As we get older the holidays become more stressful , covered like a sheet of snow by other things that must still take precedence in our lives. The work load. The final tests. The finances. Before we know it, it is gone. In the blink of an eye, the season ends.

24 hours left, a giant Christmas Eve party and a Christmas morning gathering before the season will make its way to the back of the calendar once again.

If you have not already, steal the season back. Don’t rip it from the heart of little Cindy Loo Who like Mr. Grinch but sing your own Who song. Make your own Whoville, someway, somehow.

Let’s acknowledge those who have given us gifts this season. Give gifts to others with every intention of goodness in our hearts. Say Merry Christmas to perfect strangers. Say a prayer for those who may not have as happy of a holiday this season. Light candles. Sing carols. Realize that Christmas is not a noun, it is verb.

Christmas is giving, sharing, loving, spending- not money but time- singing, dancing, recognizing the reason for the season.

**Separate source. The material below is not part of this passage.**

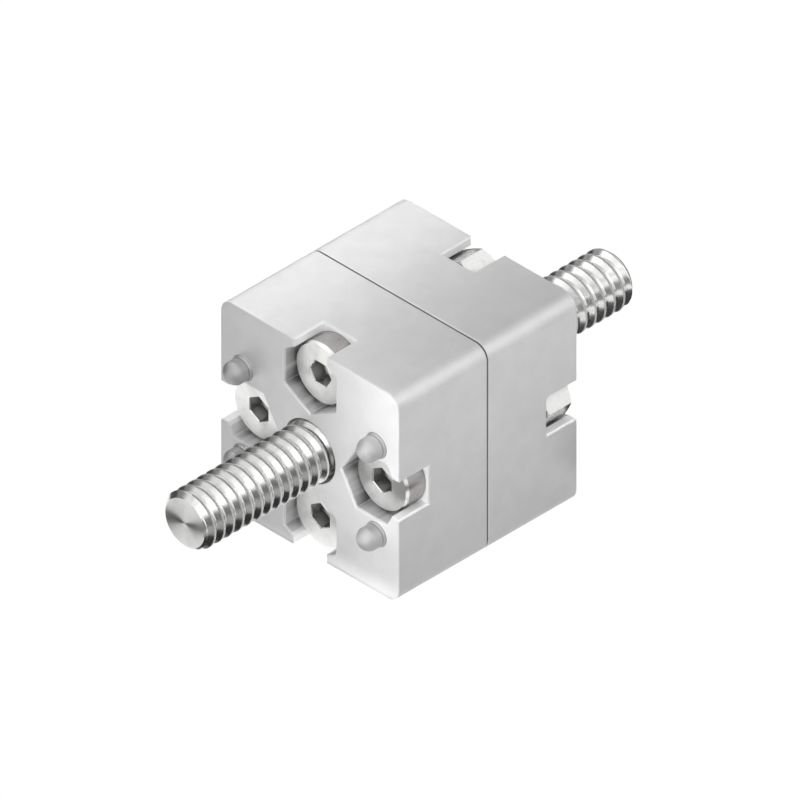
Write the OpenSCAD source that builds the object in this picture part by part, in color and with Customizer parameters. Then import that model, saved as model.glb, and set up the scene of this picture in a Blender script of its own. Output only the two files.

Let us refocus for the last 24 hours. Forget the lists that were not quite finished, the gifts we simply could not get our hands on this year, the mounds of calories we are nervous about consuming and just let Christmas take its course. Just let Christmas fill us with wonder and excitement and all the feelings that we once had as little children.

So wait up for Santa. Listen for bells. Go Christmas caroling. Put on your tutu. Fall asleep tonight with visions of sugar plums rocking out in your head.

Merry Christmas to all and to all a good night.